>> START

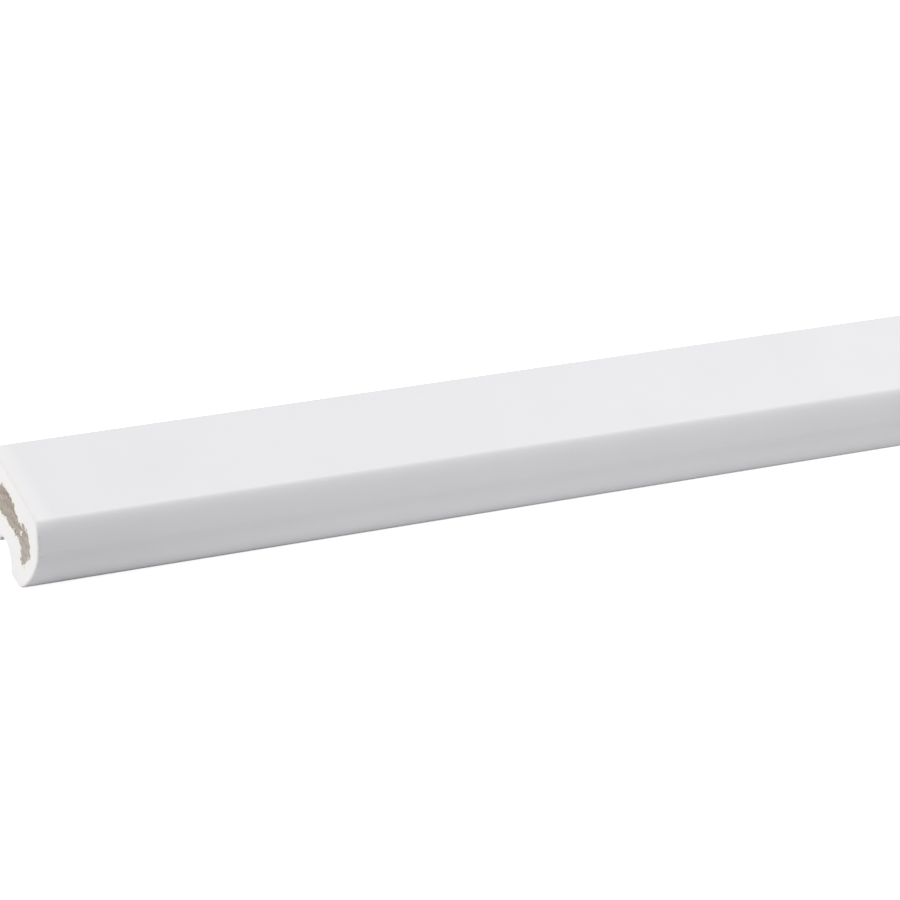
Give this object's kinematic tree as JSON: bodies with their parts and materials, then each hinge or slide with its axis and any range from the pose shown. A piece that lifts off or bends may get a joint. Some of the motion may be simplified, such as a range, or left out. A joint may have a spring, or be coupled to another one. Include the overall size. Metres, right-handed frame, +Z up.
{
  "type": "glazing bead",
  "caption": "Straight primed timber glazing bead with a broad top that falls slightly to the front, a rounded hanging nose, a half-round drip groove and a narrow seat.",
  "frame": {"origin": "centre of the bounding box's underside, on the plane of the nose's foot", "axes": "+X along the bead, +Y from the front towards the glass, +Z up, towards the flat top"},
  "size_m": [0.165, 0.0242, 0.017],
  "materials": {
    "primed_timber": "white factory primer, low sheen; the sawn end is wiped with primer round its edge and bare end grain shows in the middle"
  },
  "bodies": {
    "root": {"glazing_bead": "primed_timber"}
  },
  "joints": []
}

>> END

INSTRUCTIONS TO FOLLOW:
Copy the material above, line for line.

TASK OUTPUT:
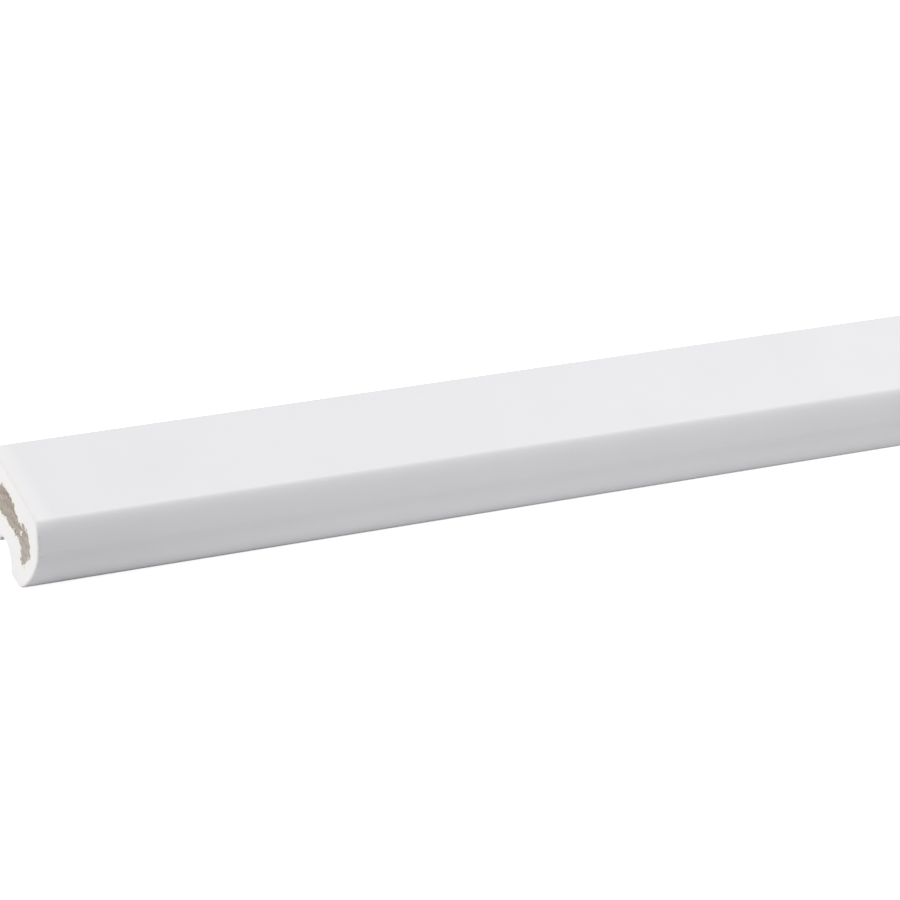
Give this object's kinematic tree as JSON: bodies with their parts and materials, then each hinge or slide with its axis and any range from the pose shown. A piece that lifts off or bends may get a joint. Some of the motion may be simplified, such as a range, or left out. A joint may have a spring, or be coupled to another one. Include the overall size. Metres, right-handed frame, +Z up.
{
  "type": "glazing bead",
  "caption": "Straight primed timber glazing bead with a broad top that falls slightly to the front, a rounded hanging nose, a half-round drip groove and a narrow seat.",
  "frame": {"origin": "centre of the bounding box's underside, on the plane of the nose's foot", "axes": "+X along the bead, +Y from the front towards the glass, +Z up, towards the flat top"},
  "size_m": [0.165, 0.0242, 0.017],
  "materials": {
    "primed_timber": "white factory primer, low sheen; the sawn end is wiped with primer round its edge and bare end grain shows in the middle"
  },
  "bodies": {
    "root": {"glazing_bead": "primed_timber"}
  },
  "joints": []
}